**TO BE DONE**
Going from the top of the data below, give again each line through the one containing "with named inputs.", both ends kept.

**DATA BLOCK**

--

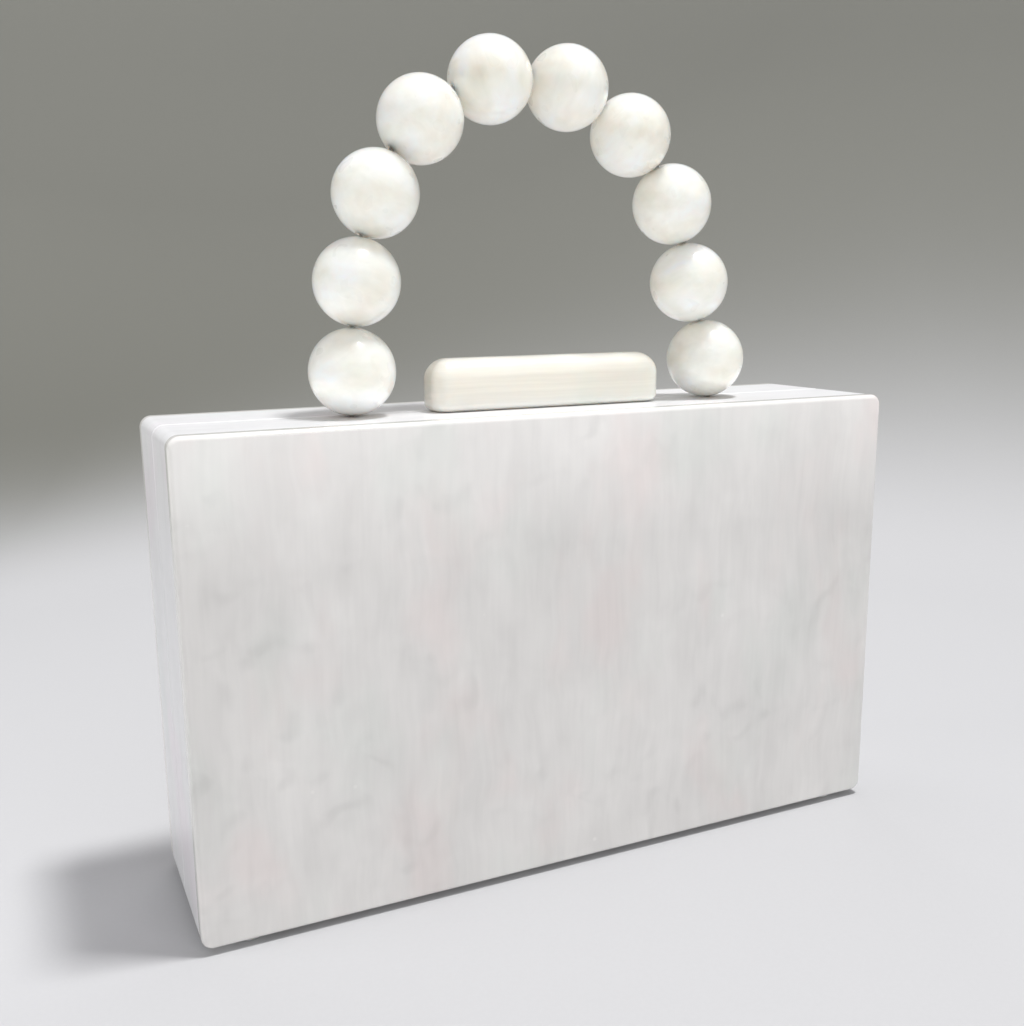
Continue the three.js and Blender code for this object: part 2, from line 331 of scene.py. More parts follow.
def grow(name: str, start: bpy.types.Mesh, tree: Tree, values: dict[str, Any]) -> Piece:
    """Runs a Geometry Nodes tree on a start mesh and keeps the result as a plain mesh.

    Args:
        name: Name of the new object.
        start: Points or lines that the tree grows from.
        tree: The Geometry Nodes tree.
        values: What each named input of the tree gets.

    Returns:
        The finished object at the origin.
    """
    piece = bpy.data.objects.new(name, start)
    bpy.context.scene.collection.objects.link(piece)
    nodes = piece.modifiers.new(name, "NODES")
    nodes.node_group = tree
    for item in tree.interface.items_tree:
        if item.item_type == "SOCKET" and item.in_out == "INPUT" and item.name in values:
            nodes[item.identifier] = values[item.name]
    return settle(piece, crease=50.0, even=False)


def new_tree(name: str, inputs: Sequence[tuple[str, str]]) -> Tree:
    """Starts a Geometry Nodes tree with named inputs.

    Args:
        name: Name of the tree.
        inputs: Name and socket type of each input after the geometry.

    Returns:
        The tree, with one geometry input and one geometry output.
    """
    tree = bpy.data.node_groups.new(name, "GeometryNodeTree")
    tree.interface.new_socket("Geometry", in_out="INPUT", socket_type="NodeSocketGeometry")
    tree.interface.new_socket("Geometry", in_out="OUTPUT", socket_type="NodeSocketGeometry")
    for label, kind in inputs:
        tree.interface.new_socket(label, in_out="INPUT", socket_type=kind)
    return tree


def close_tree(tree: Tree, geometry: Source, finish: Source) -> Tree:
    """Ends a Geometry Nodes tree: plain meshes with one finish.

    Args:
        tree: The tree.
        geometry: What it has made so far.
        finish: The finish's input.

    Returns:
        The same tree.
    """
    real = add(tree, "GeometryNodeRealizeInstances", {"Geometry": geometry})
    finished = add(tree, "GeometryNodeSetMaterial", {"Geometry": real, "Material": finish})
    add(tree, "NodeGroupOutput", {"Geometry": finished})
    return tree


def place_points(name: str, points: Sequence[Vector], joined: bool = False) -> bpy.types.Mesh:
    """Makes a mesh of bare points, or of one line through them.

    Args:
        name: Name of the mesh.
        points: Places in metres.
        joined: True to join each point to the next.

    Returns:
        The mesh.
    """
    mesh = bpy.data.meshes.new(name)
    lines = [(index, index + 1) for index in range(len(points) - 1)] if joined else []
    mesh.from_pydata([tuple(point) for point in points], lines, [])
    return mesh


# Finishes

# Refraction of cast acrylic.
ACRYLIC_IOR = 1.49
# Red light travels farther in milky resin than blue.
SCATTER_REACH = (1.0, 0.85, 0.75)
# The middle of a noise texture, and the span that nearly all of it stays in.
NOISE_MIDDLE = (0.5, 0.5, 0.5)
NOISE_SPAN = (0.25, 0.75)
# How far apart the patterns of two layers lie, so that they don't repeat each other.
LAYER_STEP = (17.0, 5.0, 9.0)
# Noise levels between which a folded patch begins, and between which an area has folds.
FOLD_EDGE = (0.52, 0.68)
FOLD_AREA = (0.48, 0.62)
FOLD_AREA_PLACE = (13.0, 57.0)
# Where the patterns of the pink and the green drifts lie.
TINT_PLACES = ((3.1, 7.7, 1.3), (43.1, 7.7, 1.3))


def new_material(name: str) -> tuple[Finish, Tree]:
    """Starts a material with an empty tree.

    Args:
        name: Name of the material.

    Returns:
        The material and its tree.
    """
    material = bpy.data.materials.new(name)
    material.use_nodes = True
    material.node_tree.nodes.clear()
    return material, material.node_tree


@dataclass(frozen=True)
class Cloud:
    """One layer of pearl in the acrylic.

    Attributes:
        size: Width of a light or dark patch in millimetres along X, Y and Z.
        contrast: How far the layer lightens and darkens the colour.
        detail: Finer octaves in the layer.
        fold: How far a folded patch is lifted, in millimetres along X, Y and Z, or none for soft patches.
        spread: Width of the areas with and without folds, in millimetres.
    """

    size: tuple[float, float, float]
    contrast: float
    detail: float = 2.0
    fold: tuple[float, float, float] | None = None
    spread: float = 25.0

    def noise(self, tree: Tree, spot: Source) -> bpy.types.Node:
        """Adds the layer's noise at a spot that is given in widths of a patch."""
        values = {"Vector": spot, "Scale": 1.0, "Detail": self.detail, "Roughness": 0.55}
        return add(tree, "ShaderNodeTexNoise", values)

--

**SOLUTION BELOW**
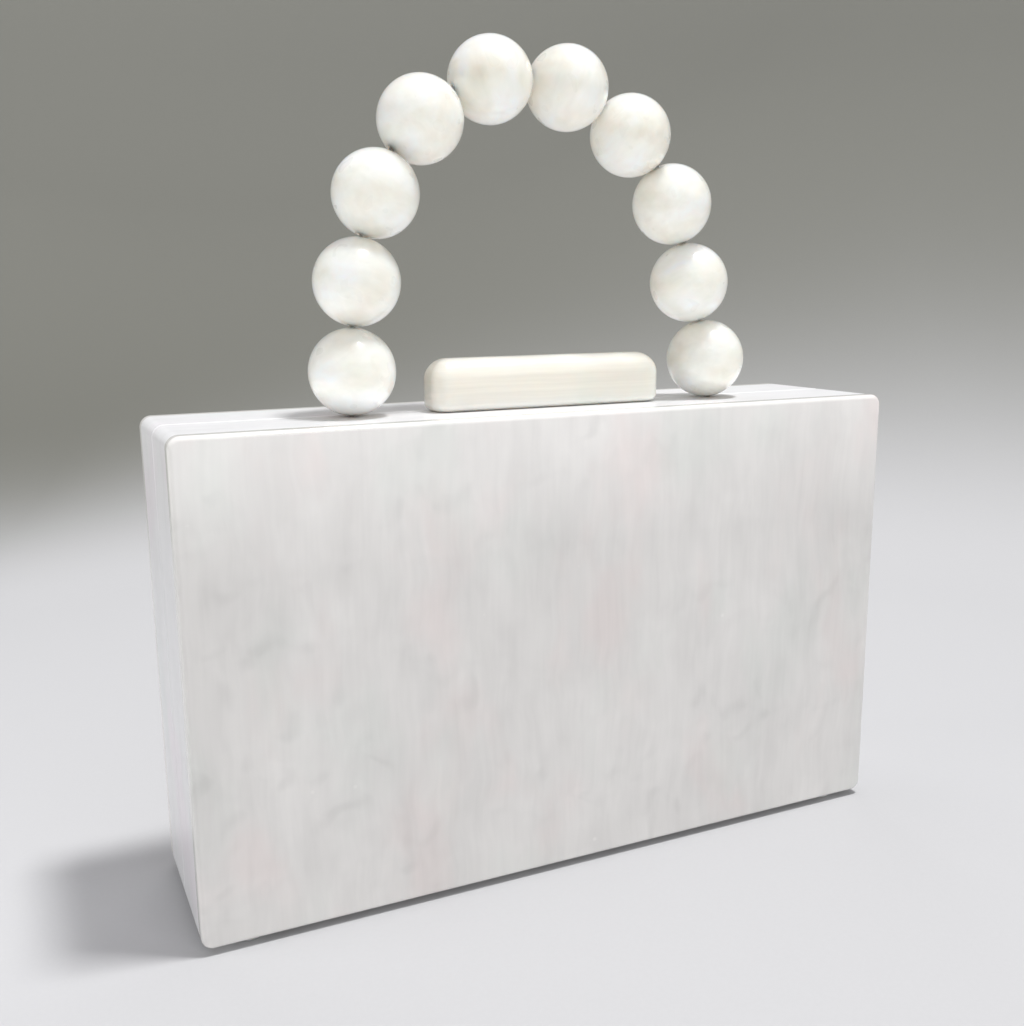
Continue the three.js and Blender code for this object: part 2, from line 331 of scene.py. More parts follow.
def grow(name: str, start: bpy.types.Mesh, tree: Tree, values: dict[str, Any]) -> Piece:
    """Runs a Geometry Nodes tree on a start mesh and keeps the result as a plain mesh.

    Args:
        name: Name of the new object.
        start: Points or lines that the tree grows from.
        tree: The Geometry Nodes tree.
        values: What each named input of the tree gets.

    Returns:
        The finished object at the origin.
    """
    piece = bpy.data.objects.new(name, start)
    bpy.context.scene.collection.objects.link(piece)
    nodes = piece.modifiers.new(name, "NODES")
    nodes.node_group = tree
    for item in tree.interface.items_tree:
        if item.item_type == "SOCKET" and item.in_out == "INPUT" and item.name in values:
            nodes[item.identifier] = values[item.name]
    return settle(piece, crease=50.0, even=False)


def new_tree(name: str, inputs: Sequence[tuple[str, str]]) -> Tree:
    """Starts a Geometry Nodes tree with named inputs.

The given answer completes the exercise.